--- Aim of the exercise ---
Quote exactly, and only, the lines from the one with "of the sole" down to the one with "obj.parent = empty", both included.

--- Data block ---

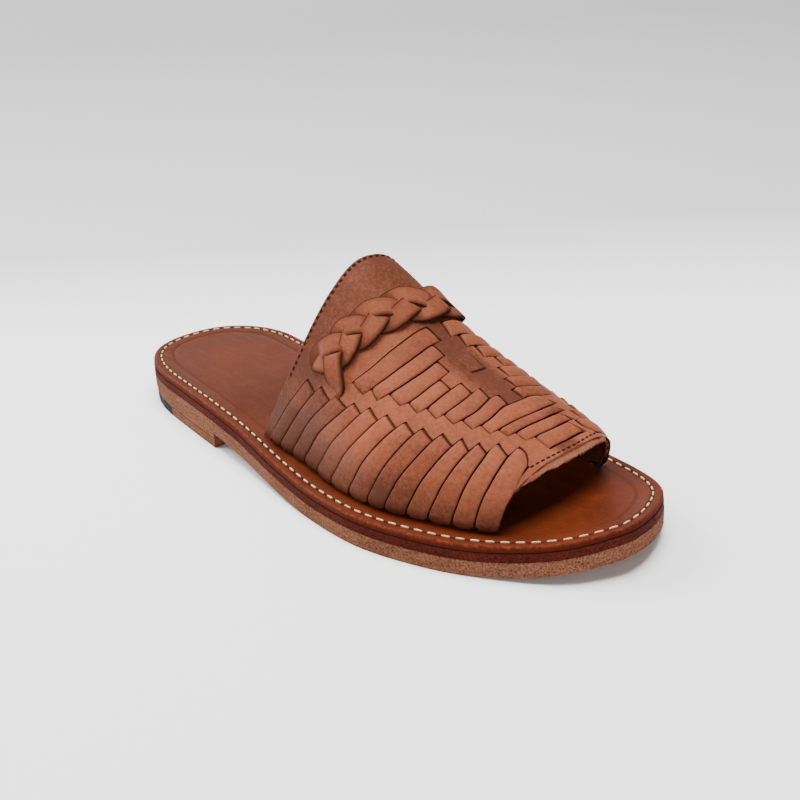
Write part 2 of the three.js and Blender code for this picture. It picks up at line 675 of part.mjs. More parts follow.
const braidAlong = smoothColumn(BRAID_LINE, 'round', 'along');

// Middle line of the braid as evenly walked points, each with the wall's directions there
function braidPath() {
  const first = BRAID_LINE[0].round;
  const last = BRAID_LINE[BRAID_LINE.length - 1].round;
  const pointAt = (round) => wallPoint(braidAlong(round), round, 0);
  let length = 0;
  for (let i = 1; i <= BRAID_SAMPLES; i += 1) {
    const before = pointAt(THREE.MathUtils.lerp(first, last, (i - 1) / BRAID_SAMPLES));
    length += before.distanceTo(pointAt(THREE.MathUtils.lerp(first, last, i / BRAID_SAMPLES)));
  }
  const steps = Math.round(length / BRAID_STEP);
  return Array.from({ length: steps + 1 }, (unused, i) => {
    const round = THREE.MathUtils.lerp(first, last, i / steps);
    const { forward, out } = vampFrame(braidAlong(round), round);
    return { centre: pointAt(round), across: forward, out, distance: (length * i) / steps, length };
  });
}

// One strand: it swings from side to side and passes over and under the other two
function strandGeometry(path, strand) {
  const middle = path.map(({ centre, across, out, distance, length }) => {
    const phase = (2 * Math.PI * distance) / BRAID_PITCH + (2 * Math.PI * strand) / 3;
    const fromEnd = Math.min(distance, length - distance);
    const lift = BRAID_LIFT * THREE.MathUtils.smoothstep(fromEnd, 0, STRAND_WIDTH);
    const level = GLUE_GAP + STRAND_THICKNESS / 2 + lift * (1 + Math.sin(2 * phase));
    const point = centre.clone().addScaledVector(across, BRAID_SWING * Math.cos(phase));
    return { point: point.addScaledVector(out, level), out };
  });
  const half = STRAND_WIDTH / 2;
  const high = STRAND_THICKNESS / 2;
  const profile = [
    [half, 0],
    [half - high, high],
    [high - half, high],
    [-half, 0],
    [high - half, -high],
    [half - high, -high],
  ];
  const skin = new Skin();
  const rings = middle.map(({ point, out }, i) => {
    const before = middle[Math.max(i - 1, 0)].point;
    const after = middle[Math.min(i + 1, middle.length - 1)].point;
    const side = new THREE.Vector3().crossVectors(out, after.clone().sub(before)).normalize();
    return profile.map(([sideways, up]) =>
      skin.add(point.clone().addScaledVector(side, sideways).addScaledVector(out, up)));
  });
  const sides = profile.length;
  for (let i = 0; i + 1 < rings.length; i += 1) {
    for (let k = 0; k < sides; k += 1) {
      const next = (k + 1) % sides;
      skin.quad(rings[i][k], rings[i][next], rings[i + 1][next], rings[i + 1][k]);
    }
  }
  const end = rings[rings.length - 1];
  for (let k = 1; k + 1 < sides; k += 1) {
    skin.triangle(rings[0][0], rings[0][k + 1], rings[0][k]);
    skin.triangle(end[0], end[k], end[k + 1]);
  }
  return skin.geometry();
}

function braidGeometry() {
  const path = braidPath();
  const strands = [0, 1, 2].map((strand) => solidOf(strandGeometry(path, strand)));
  return geometryOf(strands[0].add(strands[1]).add(strands[2]));
}

function piece(name, geometry, finish) {
  const mesh = new THREE.Mesh(geometry, new THREE.MeshStandardMaterial(finish));
  mesh.name = name;
  return mesh;
}

const sandal = new THREE.Group();
sandal.name = 'huarache_sandal';
sandal.add(
  piece('outsole', outsoleGeometry(), OUTSOLE_LEATHER),
  piece('midsole', midsoleGeometry(), MIDSOLE_LEATHER),
  piece('insole', insoleGeometry(), FOOTBED_LEATHER),
  piece('heel_block', heelBlockGeometry(), OUTSOLE_LEATHER),
  piece('heel_tip_leather', heelTipGeometry(false), OUTSOLE_LEATHER),
  piece('heel_tip_rubber', heelTipGeometry(true), HEEL_RUBBER),
  piece('upper', upperGeometry(), STRAP_LEATHER),
  piece('instep_braid', braidGeometry(), BRAID_LEATHER),
);

// The group is moved so that the origin lies on the floor under the middle of the sole
const bounds = new THREE.Box3().setFromObject(sandal);
const middle = bounds.getCenter(new THREE.Vector3());
sandal.position.set(-middle.x, -middle.y, -bounds.min.z);

export default sandal;
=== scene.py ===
import math

import bpy
import numpy as np
from mathutils import Matrix


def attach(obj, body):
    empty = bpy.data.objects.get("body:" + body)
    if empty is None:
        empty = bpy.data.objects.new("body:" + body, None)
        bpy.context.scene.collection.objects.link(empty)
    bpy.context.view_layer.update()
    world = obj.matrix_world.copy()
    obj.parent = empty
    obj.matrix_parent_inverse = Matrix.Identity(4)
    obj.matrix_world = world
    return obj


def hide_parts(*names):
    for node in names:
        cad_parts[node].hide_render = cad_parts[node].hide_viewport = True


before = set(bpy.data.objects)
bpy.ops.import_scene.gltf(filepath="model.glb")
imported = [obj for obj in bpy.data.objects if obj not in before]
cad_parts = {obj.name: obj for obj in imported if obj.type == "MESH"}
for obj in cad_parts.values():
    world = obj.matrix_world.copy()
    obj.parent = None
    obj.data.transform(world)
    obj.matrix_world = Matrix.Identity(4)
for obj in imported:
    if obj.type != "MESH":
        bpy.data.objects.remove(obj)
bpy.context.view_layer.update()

# Driving sizes of the last, as in the part's source
FOOTBED_LENGTH = 256
BALL_WIDTH = 94.5
HEEL_HEIGHT = 7
TOE_SPRING = 6.8
INSTEP_HEIGHT = 70
FEATHER_INSET = 8
OUTSOLE_THICKNESS = 5.2
MIDSOLE_THICKNESS = 3
INSOLE_THICKNESS = 2.4
WALL_THICKNESS = 2
GLUE_GAP = 0.3
HEEL_BREAST = 80
EDGE_INSET = 0.4
ARCH_START = 0.257
BALL_START = 0.634
SPRING_START = 0.827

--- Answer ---
// The group is moved so that the origin lies on the floor under the middle of the sole
const bounds = new THREE.Box3().setFromObject(sandal);
const middle = bounds.getCenter(new THREE.Vector3());
sandal.position.set(-middle.x, -middle.y, -bounds.min.z);

export default sandal;
=== scene.py ===
import math

import bpy
import numpy as np
from mathutils import Matrix


def attach(obj, body):
    empty = bpy.data.objects.get("body:" + body)
    if empty is None:
        empty = bpy.data.objects.new("body:" + body, None)
        bpy.context.scene.collection.objects.link(empty)
    bpy.context.view_layer.update()
    world = obj.matrix_world.copy()
    obj.parent = empty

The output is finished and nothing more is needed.